Executative Summary : New York Taxi Ride Map

The dataset is obtained from the 2016 NYC Yellow Cab trip record data made available in Big Query on Google Cloud Platform. The data was originally published by the NYC Taxi and Limousine Commission (TLC). This report will be demostrating on what are the popular pickup spots of two different time frame (Morning, Evening) during a day.

Exploratory Data Analysis

The training dataset is downloaded and unzip from Kaggle website, we can see that there are totally 1.45 million rows and 11 columns.

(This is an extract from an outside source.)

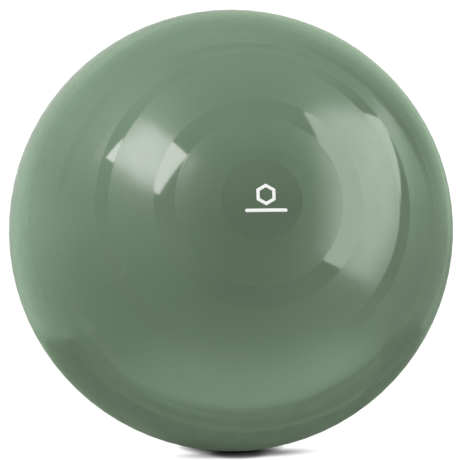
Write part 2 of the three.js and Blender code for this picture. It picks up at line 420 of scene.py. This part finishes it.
def turned(name, outline, closed, shape=None):
    """A fine solid turned about the valve's axis. Open outlines start and end on the axis."""
    around = np.arange(VALVE_AROUND) * math.tau / VALVE_AROUND
    rings = np.array(outline)
    if not closed:
        rings = rings[1:-1]
    radius, height = (np.repeat(rings[:, k, None], VALVE_AROUND, axis=1) for k in (0, 1))
    if shape:
        height = shape(radius, height, around)
    points = np.stack([radius * np.cos(around), height, radius * np.sin(around)], axis=-1).reshape(-1, 3)
    faces = []
    for k in range(len(rings) if closed else len(rings) - 1):
        for j in range(VALVE_AROUND):
            a, b = k * VALVE_AROUND + j, k * VALVE_AROUND + (j + 1) % VALVE_AROUND
            faces.append((a, b, (b + VALVE_AROUND) % len(points), (a + VALVE_AROUND) % len(points)))
    if not closed:
        ends = [(0, outline[0][1], 0), (0, outline[-1][1], 0)]
        points = np.concatenate([points, ends])
        last = (len(rings) - 1) * VALVE_AROUND
        for j in range(VALVE_AROUND):
            following = (j + 1) % VALVE_AROUND
            faces.append((len(points) - 2, following, j))
            faces.append((len(points) - 1, last + j, last + following))
    axes = np.array([(1, 0, 0), VALVE_OUT, VALVE_UP])
    mesh = new_mesh(name, points * MM @ axes + np.array(VALVE_PLACE), faces)
    shade_smooth(mesh)
    return mesh


def fingernail_notch(radius, height, around):
    """Lowers the seat's rim and recess wall where a fingernail reaches under the plug's head."""
    ahead, aside = radius * np.cos(around), np.abs(radius * np.sin(around))
    across = smoothstep((NOTCH_HALF_WIDTH + NOTCH_SOFTNESS - aside) / NOTCH_SOFTNESS)
    along = smoothstep((NOTCH_REACH + NOTCH_SOFTNESS - ahead) / NOTCH_SOFTNESS)
    share = across * along * (ahead > 0) * (height > NOTCH_FLOOR)
    return height + (NOTCH_FLOOR - height) * share


def plug_outline():
    """The plug from its hollow end, over the tip and the sealing rings, to the middle of its head."""
    outline = [
        (0, PLUG_CORE_TOP, 0), (PLUG_CORE_END_RADIUS, PLUG_CORE_TOP, 0.4), (PLUG_CORE_RADIUS, PLUG_TIP, 0.3),
        (PLUG_TIP_RADIUS, PLUG_TIP, 0.4), (STEM_RADIUS, PLUG_TIP + PLUG_TIP_LENGTH, 0.6),
    ]
    for middle in SEAL_RING_MIDDLES:
        outline += [
            (STEM_RADIUS, middle - SEAL_RING_BASE, 0.2), (SEAL_RING_RADIUS, middle - SEAL_RING_FLAT, 0.25),
            (SEAL_RING_RADIUS, middle + SEAL_RING_FLAT, 0.25), (STEM_RADIUS, middle + SEAL_RING_BASE, 0.2),
        ]
    return outline + list(HEAD_OUTLINE) + [(0, HEAD_DIMPLE, 0)]


# ---------------------------------------------------------------- the printed mark
MARK_RIGHT, MARK_UP = 5.3 * MM, 0.4 * MM
INK_TOP, INK_BOTTOM = 0.07 * MM, -0.05 * MM
HEXAGON_UP, HEXAGON_OUTER, HEXAGON_INNER = 6 * MM, 15 * MM, 10 * MM
BAR_UP, BAR_HALF_LENGTH, BAR_HALF_HEIGHT = -15.5 * MM, 29 * MM, 2.3 * MM
HEXAGON_SIDE_STEPS, BAR_STEPS = 6, 16
BAR_END_TURNS = [math.radians(turn) for turn in range(8, 90, 12)]
INK_ACROSS = 3


def on_disc(right, up, height):
    """A point of the front disc, from distances right and up along the surface from its pole."""
    angle = math.hypot(right, up) / SMOOTH_RADIUS
    return tuple(on_ball(angle, math.atan2(right, up), SMOOTH_RADIUS + height))


def hexagon_rungs():
    """Pairs of points across the ring's stroke, closed on itself."""
    middle = Vector((0, HEXAGON_UP))
    corners = [Vector((math.sin(math.tau * i / 6), math.cos(math.tau * i / 6))) for i in range(7)]
    rungs = []
    for first, last in zip(corners, corners[1:]):
        for step in range(HEXAGON_SIDE_STEPS):
            way = first.lerp(last, step / HEXAGON_SIDE_STEPS)
            rungs.append((middle + way * HEXAGON_INNER, middle + way * HEXAGON_OUTER))
    return rungs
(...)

# The URL to download the train.zip is from the kaggle website: 
# website:https://www.kaggle.com/c/nyc-taxi-trip-duration/data/
unzip("train.zip")
trainDS<-read.csv2("train.csv", header=TRUE, sep=",")
dim(trainDS)
## [1] 1458644      11

The columns available are shown below. We will be using the following columns (pickup_datetime, pickup_longitute, pickup_latitude) to demostrate the popular pickup location for the taxi ride during morning time (7 am to 9 am), and evening time (5 pm to 7 pm).

names(trainDS)
##  [1] "id"                 "vendor_id"          "pickup_datetime"   
##  [4] "dropoff_datetime"   "passenger_count"    "pickup_longitude"  
##  [7] "pickup_latitude"    "dropoff_longitude"  "dropoff_latitude"  
## [10] "store_and_fwd_flag" "trip_duration"